> _TASK REQUIREMENTS_:
Every entry must be duplicated precisely as written.
___ DATA FOR THE TASK ___
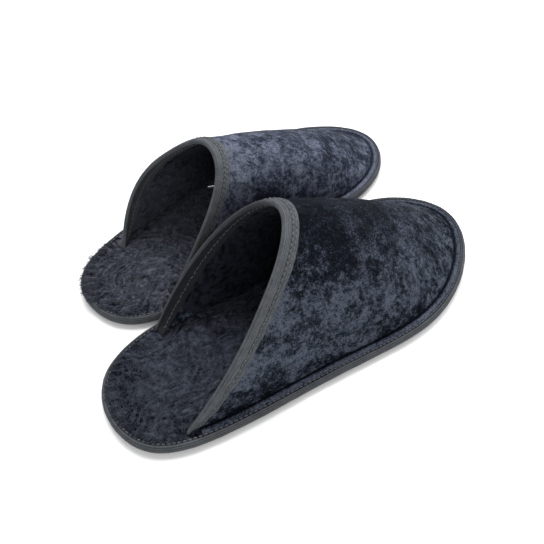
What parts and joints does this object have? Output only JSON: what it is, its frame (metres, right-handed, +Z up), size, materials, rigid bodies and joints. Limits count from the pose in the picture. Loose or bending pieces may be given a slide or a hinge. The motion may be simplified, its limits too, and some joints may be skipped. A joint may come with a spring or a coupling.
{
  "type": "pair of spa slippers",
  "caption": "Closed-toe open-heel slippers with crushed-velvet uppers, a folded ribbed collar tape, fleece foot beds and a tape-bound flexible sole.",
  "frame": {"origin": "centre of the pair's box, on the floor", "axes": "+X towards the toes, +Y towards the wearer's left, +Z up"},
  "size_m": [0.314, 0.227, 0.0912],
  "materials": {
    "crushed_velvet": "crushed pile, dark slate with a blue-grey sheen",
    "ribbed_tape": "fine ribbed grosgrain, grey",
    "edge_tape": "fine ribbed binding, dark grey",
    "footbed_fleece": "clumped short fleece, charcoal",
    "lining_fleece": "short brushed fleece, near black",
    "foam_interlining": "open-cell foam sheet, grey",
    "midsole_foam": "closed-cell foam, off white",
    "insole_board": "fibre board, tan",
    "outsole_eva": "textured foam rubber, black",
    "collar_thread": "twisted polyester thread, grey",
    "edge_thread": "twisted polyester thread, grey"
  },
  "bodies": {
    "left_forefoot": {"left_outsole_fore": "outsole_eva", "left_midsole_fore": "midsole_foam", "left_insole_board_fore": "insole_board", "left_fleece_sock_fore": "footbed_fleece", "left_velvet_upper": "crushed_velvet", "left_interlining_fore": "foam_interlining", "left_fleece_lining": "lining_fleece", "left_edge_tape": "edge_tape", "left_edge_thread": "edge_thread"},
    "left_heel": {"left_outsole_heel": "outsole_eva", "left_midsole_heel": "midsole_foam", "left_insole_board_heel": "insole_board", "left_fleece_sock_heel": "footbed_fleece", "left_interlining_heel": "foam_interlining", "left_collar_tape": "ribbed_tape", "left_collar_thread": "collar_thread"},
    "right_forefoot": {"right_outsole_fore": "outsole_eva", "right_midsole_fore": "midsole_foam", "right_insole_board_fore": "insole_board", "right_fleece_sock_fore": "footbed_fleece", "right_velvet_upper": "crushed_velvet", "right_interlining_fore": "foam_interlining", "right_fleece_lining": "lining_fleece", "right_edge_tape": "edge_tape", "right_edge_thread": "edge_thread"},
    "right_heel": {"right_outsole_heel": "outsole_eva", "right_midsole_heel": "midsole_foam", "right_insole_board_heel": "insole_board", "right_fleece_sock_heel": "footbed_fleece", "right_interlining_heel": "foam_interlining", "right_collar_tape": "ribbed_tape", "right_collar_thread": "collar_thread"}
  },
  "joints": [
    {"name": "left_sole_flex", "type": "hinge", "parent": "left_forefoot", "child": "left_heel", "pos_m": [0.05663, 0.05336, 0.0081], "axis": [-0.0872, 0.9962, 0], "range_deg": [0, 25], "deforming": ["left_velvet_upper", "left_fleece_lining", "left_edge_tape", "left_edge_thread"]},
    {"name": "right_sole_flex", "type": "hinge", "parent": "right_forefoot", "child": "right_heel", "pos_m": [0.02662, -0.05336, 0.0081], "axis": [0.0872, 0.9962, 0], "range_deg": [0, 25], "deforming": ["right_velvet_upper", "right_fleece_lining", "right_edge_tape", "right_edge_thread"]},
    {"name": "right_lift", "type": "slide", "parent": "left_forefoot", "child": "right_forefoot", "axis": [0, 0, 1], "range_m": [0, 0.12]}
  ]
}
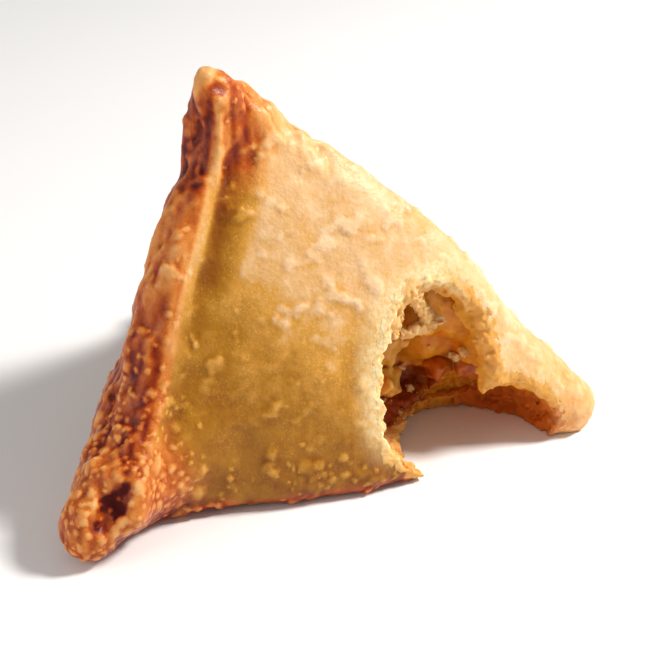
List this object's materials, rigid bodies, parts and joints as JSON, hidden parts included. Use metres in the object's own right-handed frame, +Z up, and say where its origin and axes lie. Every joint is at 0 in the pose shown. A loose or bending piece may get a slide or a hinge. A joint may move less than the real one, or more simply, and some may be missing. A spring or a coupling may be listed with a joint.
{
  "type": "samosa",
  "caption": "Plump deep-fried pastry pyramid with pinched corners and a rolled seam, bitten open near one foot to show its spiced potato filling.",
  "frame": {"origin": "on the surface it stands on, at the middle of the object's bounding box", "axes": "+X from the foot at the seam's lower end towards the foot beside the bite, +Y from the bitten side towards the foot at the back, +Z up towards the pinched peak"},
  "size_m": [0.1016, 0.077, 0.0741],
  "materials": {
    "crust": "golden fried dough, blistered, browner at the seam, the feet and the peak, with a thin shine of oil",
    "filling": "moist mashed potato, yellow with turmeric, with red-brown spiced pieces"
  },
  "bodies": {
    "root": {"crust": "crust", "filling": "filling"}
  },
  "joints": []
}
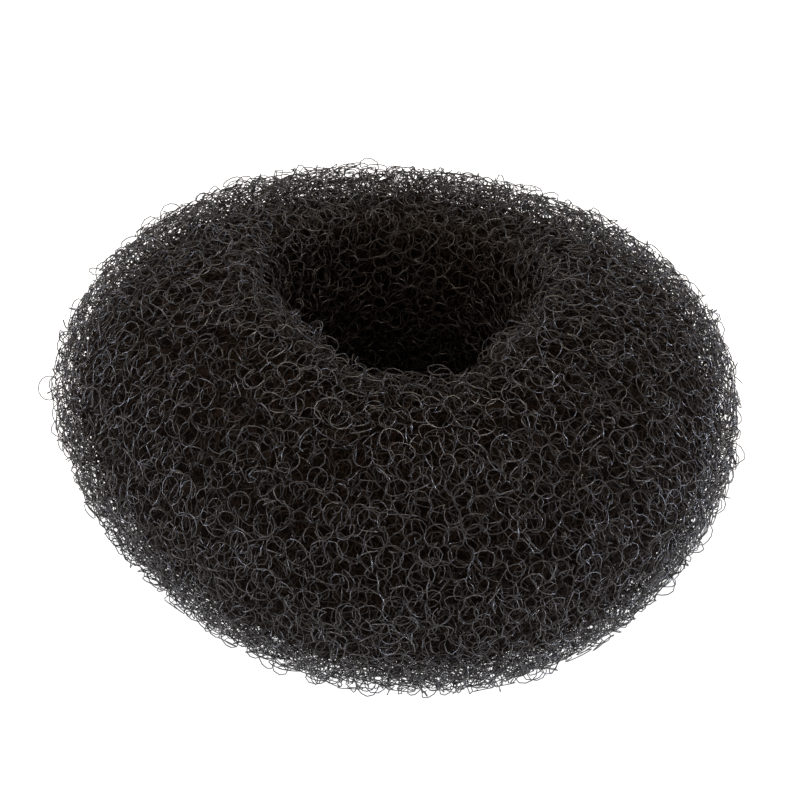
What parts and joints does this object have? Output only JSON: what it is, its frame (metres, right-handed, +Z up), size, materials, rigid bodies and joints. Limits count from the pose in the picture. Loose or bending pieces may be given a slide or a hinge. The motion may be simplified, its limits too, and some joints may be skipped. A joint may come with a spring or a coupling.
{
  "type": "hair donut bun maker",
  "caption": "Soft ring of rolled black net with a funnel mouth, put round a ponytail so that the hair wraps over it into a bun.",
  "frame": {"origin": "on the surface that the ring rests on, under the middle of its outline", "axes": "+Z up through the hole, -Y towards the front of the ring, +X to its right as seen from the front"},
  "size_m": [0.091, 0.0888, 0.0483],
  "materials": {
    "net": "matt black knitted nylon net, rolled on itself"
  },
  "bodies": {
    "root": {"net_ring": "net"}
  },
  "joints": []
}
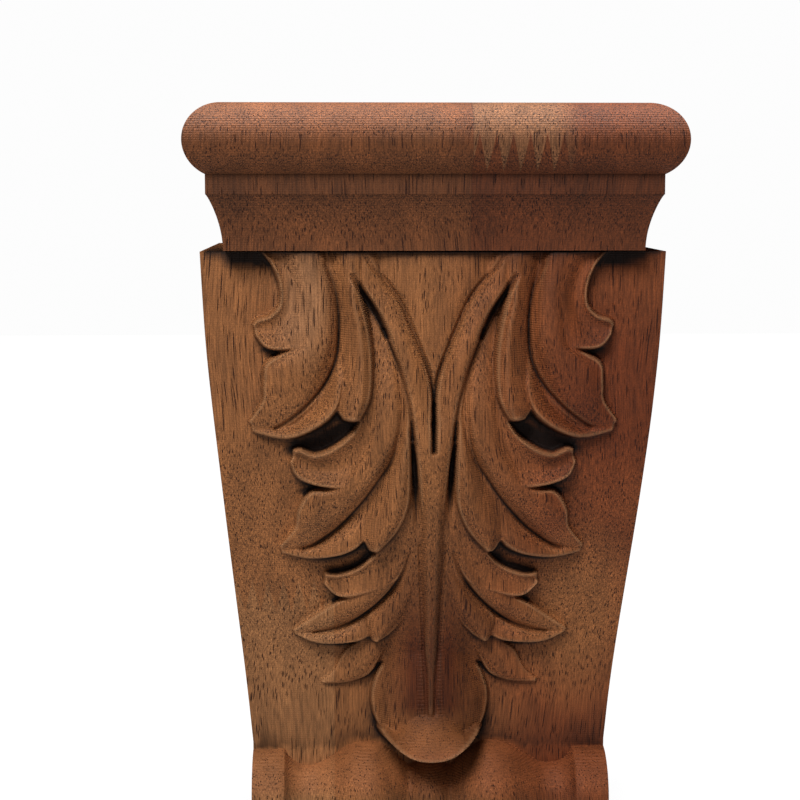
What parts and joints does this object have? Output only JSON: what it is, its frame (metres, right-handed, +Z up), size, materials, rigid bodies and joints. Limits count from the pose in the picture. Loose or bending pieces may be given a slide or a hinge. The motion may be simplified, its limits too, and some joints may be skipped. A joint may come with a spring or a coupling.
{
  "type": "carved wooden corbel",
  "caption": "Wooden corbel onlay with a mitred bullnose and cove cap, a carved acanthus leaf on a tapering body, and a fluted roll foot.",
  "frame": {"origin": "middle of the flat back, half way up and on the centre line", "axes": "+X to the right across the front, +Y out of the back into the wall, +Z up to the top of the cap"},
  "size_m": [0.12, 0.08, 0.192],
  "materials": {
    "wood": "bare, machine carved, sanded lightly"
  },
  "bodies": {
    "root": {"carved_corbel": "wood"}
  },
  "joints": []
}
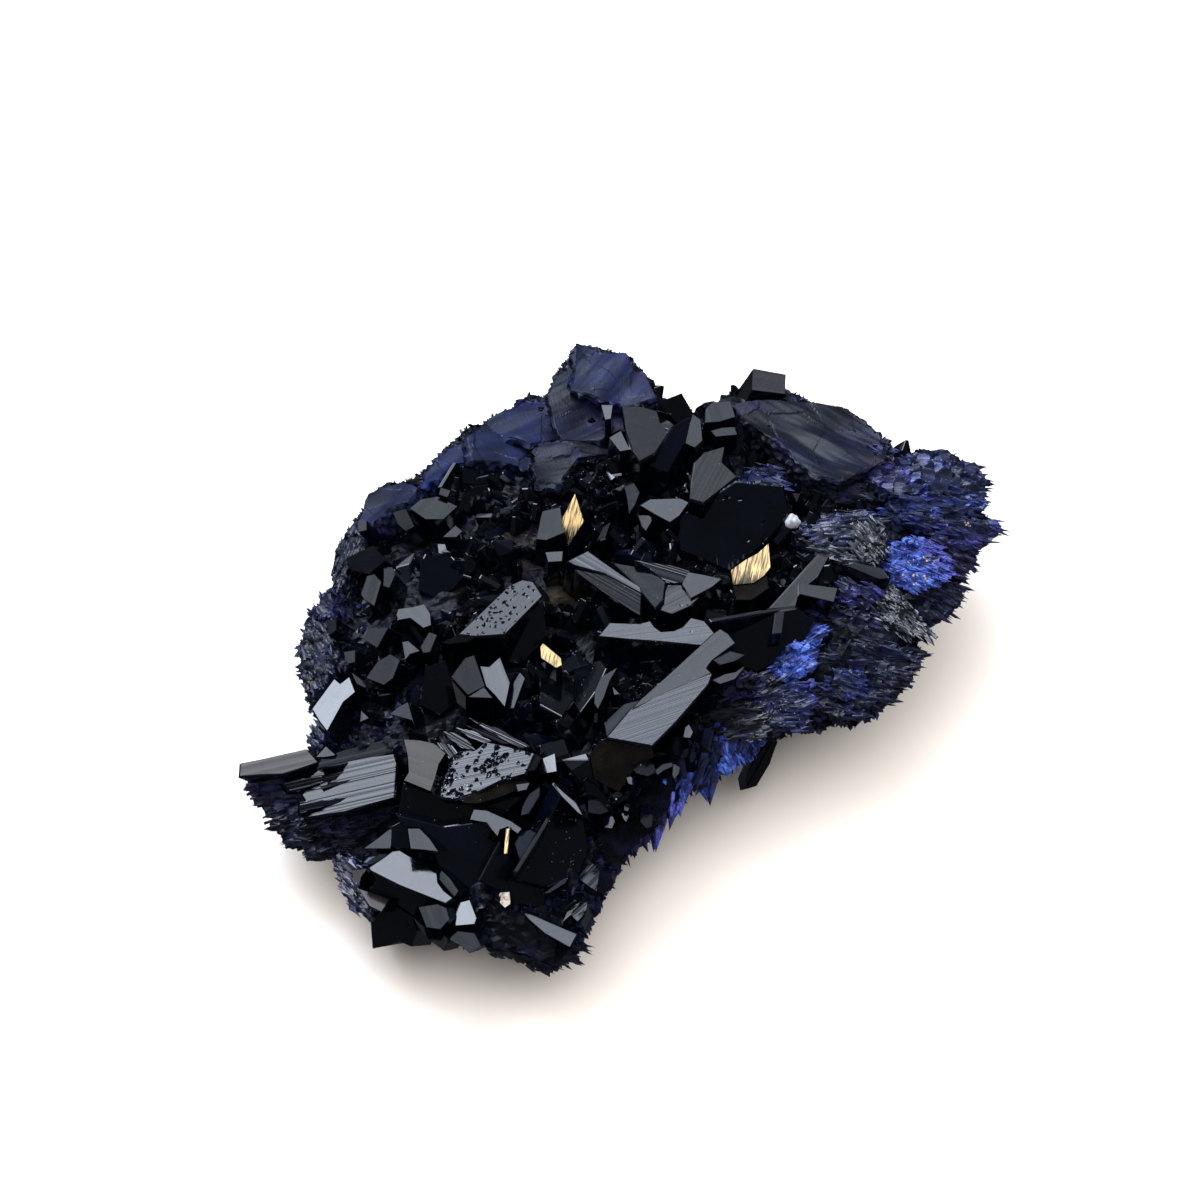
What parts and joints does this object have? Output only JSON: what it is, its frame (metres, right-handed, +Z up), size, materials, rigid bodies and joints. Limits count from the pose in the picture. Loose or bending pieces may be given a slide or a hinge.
___
> _FINISHED ANSWER_:
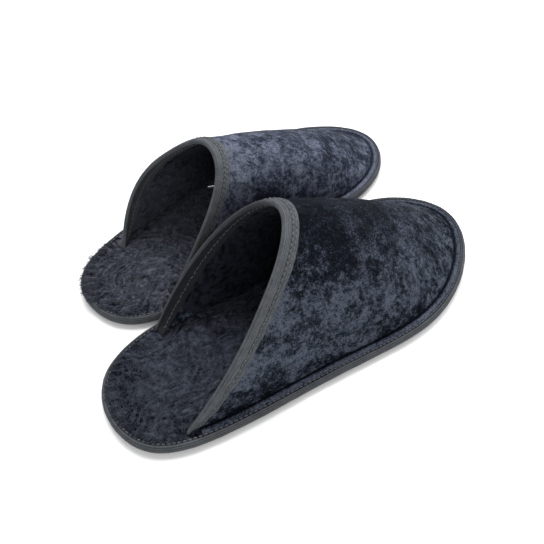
What parts and joints does this object have? Output only JSON: what it is, its frame (metres, right-handed, +Z up), size, materials, rigid bodies and joints. Limits count from the pose in the picture. Loose or bending pieces may be given a slide or a hinge. The motion may be simplified, its limits too, and some joints may be skipped. A joint may come with a spring or a coupling.
{
  "type": "pair of spa slippers",
  "caption": "Closed-toe open-heel slippers with crushed-velvet uppers, a folded ribbed collar tape, fleece foot beds and a tape-bound flexible sole.",
  "frame": {"origin": "centre of the pair's box, on the floor", "axes": "+X towards the toes, +Y towards the wearer's left, +Z up"},
  "size_m": [0.314, 0.227, 0.0912],
  "materials": {
    "crushed_velvet": "crushed pile, dark slate with a blue-grey sheen",
    "ribbed_tape": "fine ribbed grosgrain, grey",
    "edge_tape": "fine ribbed binding, dark grey",
    "footbed_fleece": "clumped short fleece, charcoal",
    "lining_fleece": "short brushed fleece, near black",
    "foam_interlining": "open-cell foam sheet, grey",
    "midsole_foam": "closed-cell foam, off white",
    "insole_board": "fibre board, tan",
    "outsole_eva": "textured foam rubber, black",
    "collar_thread": "twisted polyester thread, grey",
    "edge_thread": "twisted polyester thread, grey"
  },
  "bodies": {
    "left_forefoot": {"left_outsole_fore": "outsole_eva", "left_midsole_fore": "midsole_foam", "left_insole_board_fore": "insole_board", "left_fleece_sock_fore": "footbed_fleece", "left_velvet_upper": "crushed_velvet", "left_interlining_fore": "foam_interlining", "left_fleece_lining": "lining_fleece", "left_edge_tape": "edge_tape", "left_edge_thread": "edge_thread"},
    "left_heel": {"left_outsole_heel": "outsole_eva", "left_midsole_heel": "midsole_foam", "left_insole_board_heel": "insole_board", "left_fleece_sock_heel": "footbed_fleece", "left_interlining_heel": "foam_interlining", "left_collar_tape": "ribbed_tape", "left_collar_thread": "collar_thread"},
    "right_forefoot": {"right_outsole_fore": "outsole_eva", "right_midsole_fore": "midsole_foam", "right_insole_board_fore": "insole_board", "right_fleece_sock_fore": "footbed_fleece", "right_velvet_upper": "crushed_velvet", "right_interlining_fore": "foam_interlining", "right_fleece_lining": "lining_fleece", "right_edge_tape": "edge_tape", "right_edge_thread": "edge_thread"},
    "right_heel": {"right_outsole_heel": "outsole_eva", "right_midsole_heel": "midsole_foam", "right_insole_board_heel": "insole_board", "right_fleece_sock_heel": "footbed_fleece", "right_interlining_heel": "foam_interlining", "right_collar_tape": "ribbed_tape", "right_collar_thread": "collar_thread"}
  },
  "joints": [
    {"name": "left_sole_flex", "type": "hinge", "parent": "left_forefoot", "child": "left_heel", "pos_m": [0.05663, 0.05336, 0.0081], "axis": [-0.0872, 0.9962, 0], "range_deg": [0, 25], "deforming": ["left_velvet_upper", "left_fleece_lining", "left_edge_tape", "left_edge_thread"]},
    {"name": "right_sole_flex", "type": "hinge", "parent": "right_forefoot", "child": "right_heel", "pos_m": [0.02662, -0.05336, 0.0081], "axis": [0.0872, 0.9962, 0], "range_deg": [0, 25], "deforming": ["right_velvet_upper", "right_fleece_lining", "right_edge_tape", "right_edge_thread"]},
    {"name": "right_lift", "type": "slide", "parent": "left_forefoot", "child": "right_forefoot", "axis": [0, 0, 1], "range_m": [0, 0.12]}
  ]
}
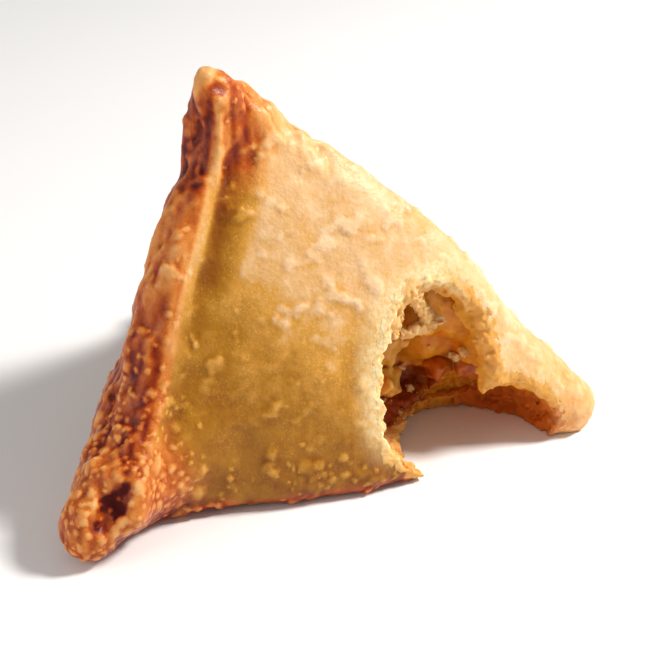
List this object's materials, rigid bodies, parts and joints as JSON, hidden parts included. Use metres in the object's own right-handed frame, +Z up, and say where its origin and axes lie. Every joint is at 0 in the pose shown. A loose or bending piece may get a slide or a hinge. A joint may move less than the real one, or more simply, and some may be missing. A spring or a coupling may be listed with a joint.
{
  "type": "samosa",
  "caption": "Plump deep-fried pastry pyramid with pinched corners and a rolled seam, bitten open near one foot to show its spiced potato filling.",
  "frame": {"origin": "on the surface it stands on, at the middle of the object's bounding box", "axes": "+X from the foot at the seam's lower end towards the foot beside the bite, +Y from the bitten side towards the foot at the back, +Z up towards the pinched peak"},
  "size_m": [0.1016, 0.077, 0.0741],
  "materials": {
    "crust": "golden fried dough, blistered, browner at the seam, the feet and the peak, with a thin shine of oil",
    "filling": "moist mashed potato, yellow with turmeric, with red-brown spiced pieces"
  },
  "bodies": {
    "root": {"crust": "crust", "filling": "filling"}
  },
  "joints": []
}
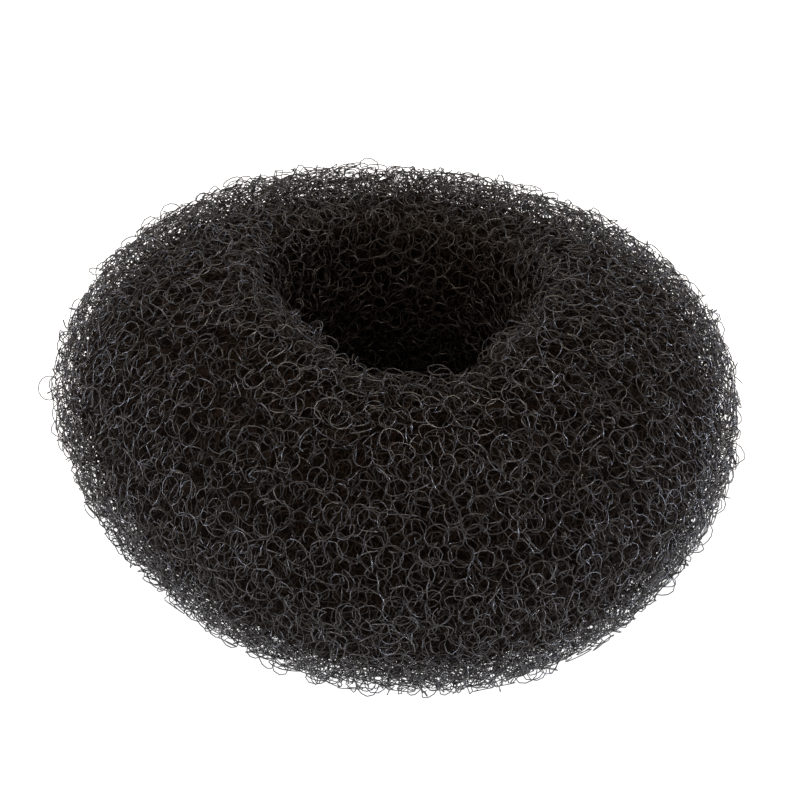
What parts and joints does this object have? Output only JSON: what it is, its frame (metres, right-handed, +Z up), size, materials, rigid bodies and joints. Limits count from the pose in the picture. Loose or bending pieces may be given a slide or a hinge. The motion may be simplified, its limits too, and some joints may be skipped. A joint may come with a spring or a coupling.
{
  "type": "hair donut bun maker",
  "caption": "Soft ring of rolled black net with a funnel mouth, put round a ponytail so that the hair wraps over it into a bun.",
  "frame": {"origin": "on the surface that the ring rests on, under the middle of its outline", "axes": "+Z up through the hole, -Y towards the front of the ring, +X to its right as seen from the front"},
  "size_m": [0.091, 0.0888, 0.0483],
  "materials": {
    "net": "matt black knitted nylon net, rolled on itself"
  },
  "bodies": {
    "root": {"net_ring": "net"}
  },
  "joints": []
}
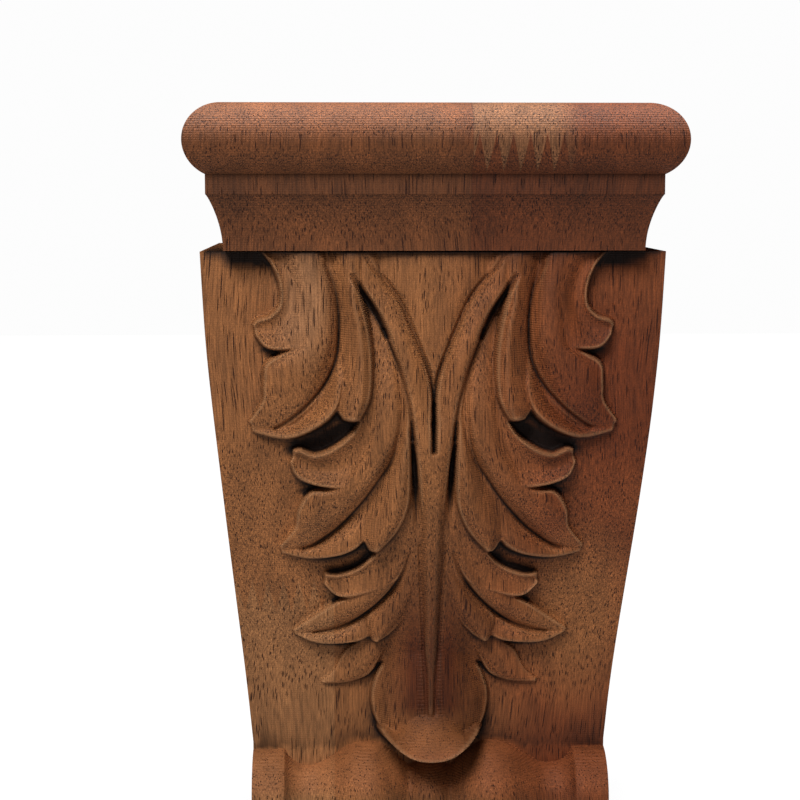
What parts and joints does this object have? Output only JSON: what it is, its frame (metres, right-handed, +Z up), size, materials, rigid bodies and joints. Limits count from the pose in the picture. Loose or bending pieces may be given a slide or a hinge. The motion may be simplified, its limits too, and some joints may be skipped. A joint may come with a spring or a coupling.
{
  "type": "carved wooden corbel",
  "caption": "Wooden corbel onlay with a mitred bullnose and cove cap, a carved acanthus leaf on a tapering body, and a fluted roll foot.",
  "frame": {"origin": "middle of the flat back, half way up and on the centre line", "axes": "+X to the right across the front, +Y out of the back into the wall, +Z up to the top of the cap"},
  "size_m": [0.12, 0.08, 0.192],
  "materials": {
    "wood": "bare, machine carved, sanded lightly"
  },
  "bodies": {
    "root": {"carved_corbel": "wood"}
  },
  "joints": []
}
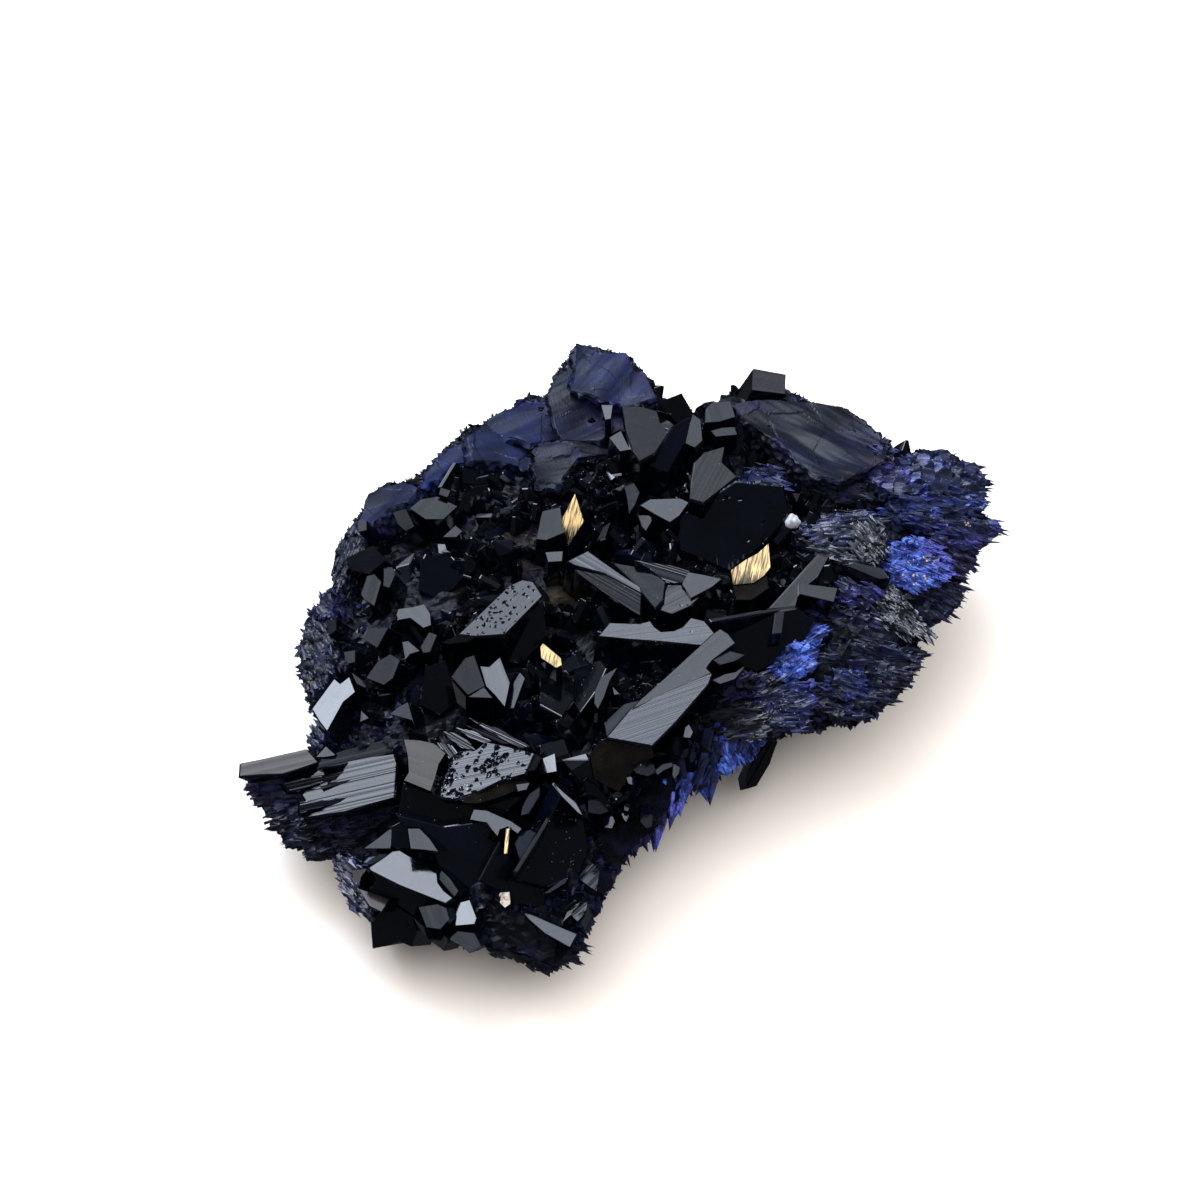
What parts and joints does this object have? Output only JSON: what it is, its frame (metres, right-handed, +Z up), size, materials, rigid bodies and joints. Limits count from the pose in the picture. Loose or bending pieces may be given a slide or a hinge.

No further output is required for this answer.